Given records
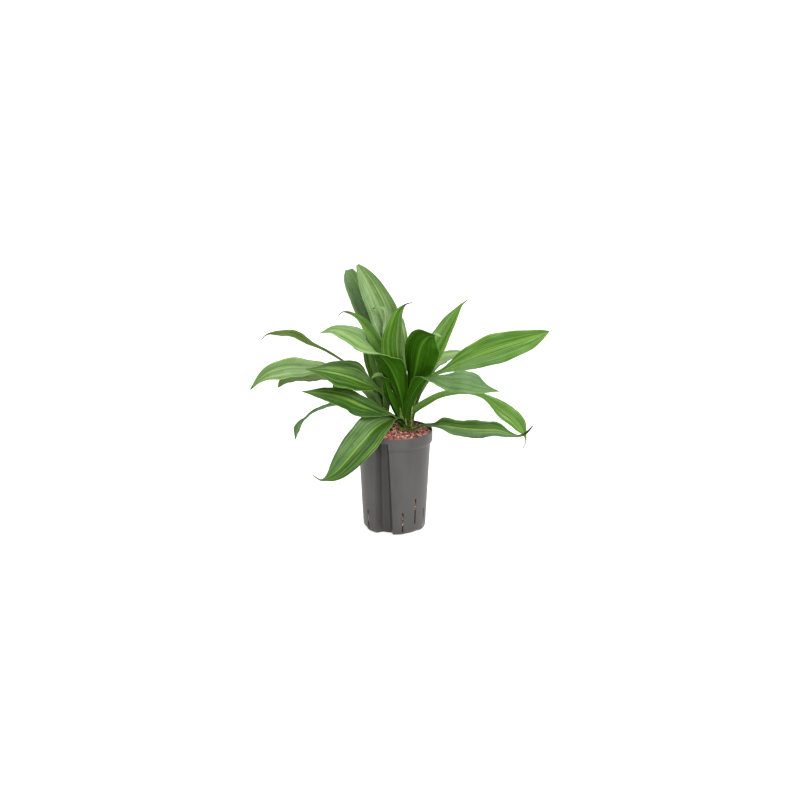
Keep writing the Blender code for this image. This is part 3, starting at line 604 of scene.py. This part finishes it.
def blade_places(leaf, number):
    """The blade's middle surface as rows of points from stem to tip, and its length."""
    rib, length = smooth_path(leaf.path, BLADE_ROWS)
    s = np.linspace(0, 1, BLADE_ROWS + 1)
    along = unit(np.gradient(rib, axis=0))
    keys = np.linspace(0, 1, len(leaf.facing))
    face = unit(np.stack([np.interp(s, keys, [f[k] for f in leaf.facing]) for k in range(3)], -1))
    normal = unit(face - (face * along).sum(1, keepdims=True) * along)
    side = np.cross(along, normal)
    left, right = half_widths(leaf, s, length)
    fold = np.radians(np.interp(s, np.linspace(0, 1, len(leaf.fold)), leaf.fold))
    wavelength = EDGE_WAVELENGTH + 16 * (0.618 * number % 1.0)
    turns = 2 * np.pi * s * length
    places = np.zeros((BLADE_ROWS + 1, BLADE_COLUMNS + 1, 3))
    for column, v in enumerate(np.linspace(-1, 1, BLADE_COLUMNS + 1)):
        half = left if v < 0 else right
        broad = half / half.max()
        phase = 2.4 * number + (1.3 if v > 0 else 0.0)
        ripple = leaf.wave * broad * np.sin(turns / wavelength + phase) * v**2
        crinkle = 0.5 * broad * np.sin(turns / 17.0 + 5.0 * v + 1.7 * number) * v**4
        soft_v = (math.sqrt(v * v + 0.01) - 0.1) / (math.sqrt(1.01) - 0.1)
        bow = 0.10 * math.sin(math.pi * abs(v))
        across = half * v * np.cos(fold)
        raised = half * (soft_v + bow) * np.sin(fold) + ripple + crinkle
        places[:, column] = rib + side * across[:, None] + normal * raised[:, None]
    return places, length


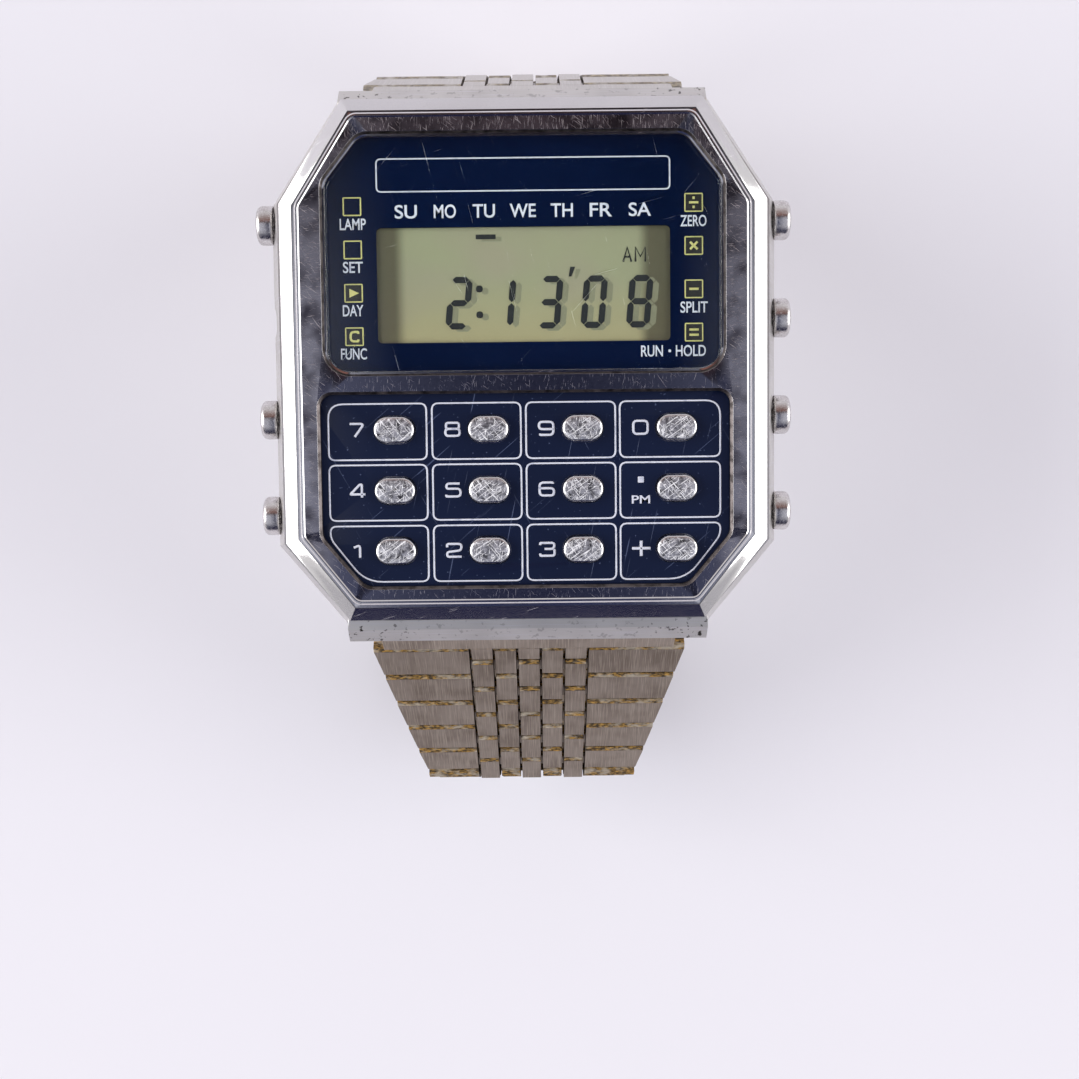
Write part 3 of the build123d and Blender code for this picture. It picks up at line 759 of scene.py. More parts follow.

What is needed
Write out all the entries exactly.

Solution to the exercise
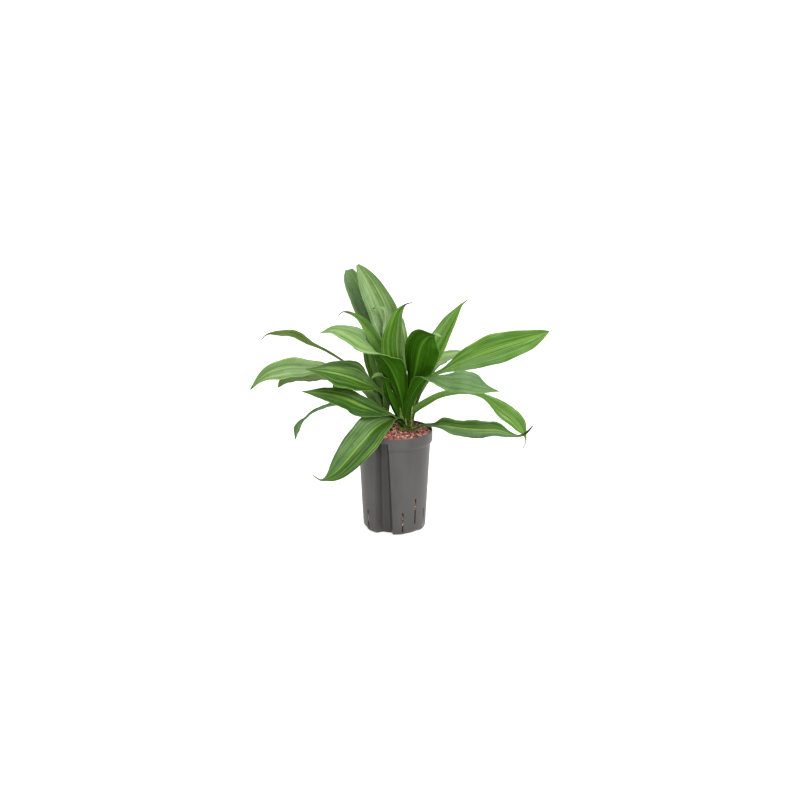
Keep writing the Blender code for this image. This is part 3, starting at line 604 of scene.py. This part finishes it.
def blade_places(leaf, number):
    """The blade's middle surface as rows of points from stem to tip, and its length."""
    rib, length = smooth_path(leaf.path, BLADE_ROWS)
    s = np.linspace(0, 1, BLADE_ROWS + 1)
    along = unit(np.gradient(rib, axis=0))
    keys = np.linspace(0, 1, len(leaf.facing))
    face = unit(np.stack([np.interp(s, keys, [f[k] for f in leaf.facing]) for k in range(3)], -1))
    normal = unit(face - (face * along).sum(1, keepdims=True) * along)
    side = np.cross(along, normal)
    left, right = half_widths(leaf, s, length)
    fold = np.radians(np.interp(s, np.linspace(0, 1, len(leaf.fold)), leaf.fold))
    wavelength = EDGE_WAVELENGTH + 16 * (0.618 * number % 1.0)
    turns = 2 * np.pi * s * length
    places = np.zeros((BLADE_ROWS + 1, BLADE_COLUMNS + 1, 3))
    for column, v in enumerate(np.linspace(-1, 1, BLADE_COLUMNS + 1)):
        half = left if v < 0 else right
        broad = half / half.max()
        phase = 2.4 * number + (1.3 if v > 0 else 0.0)
        ripple = leaf.wave * broad * np.sin(turns / wavelength + phase) * v**2
        crinkle = 0.5 * broad * np.sin(turns / 17.0 + 5.0 * v + 1.7 * number) * v**4
        soft_v = (math.sqrt(v * v + 0.01) - 0.1) / (math.sqrt(1.01) - 0.1)
        bow = 0.10 * math.sin(math.pi * abs(v))
        across = half * v * np.cos(fold)
        raised = half * (soft_v + bow) * np.sin(fold) + ripple + crinkle
        places[:, column] = rib + side * across[:, None] + normal * raised[:, None]
    return places, length


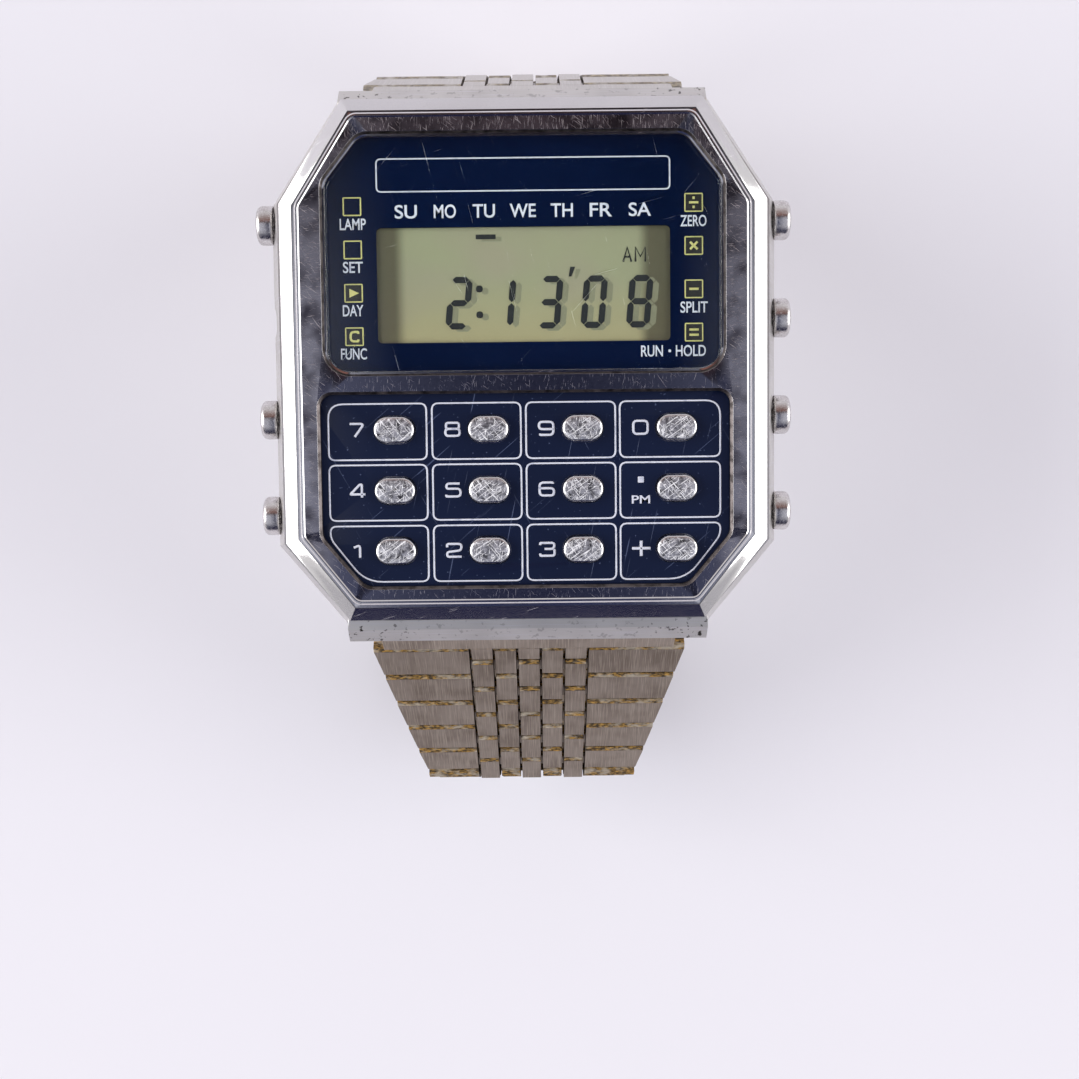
Write part 3 of the build123d and Blender code for this picture. It picks up at line 759 of scene.py. More parts follow.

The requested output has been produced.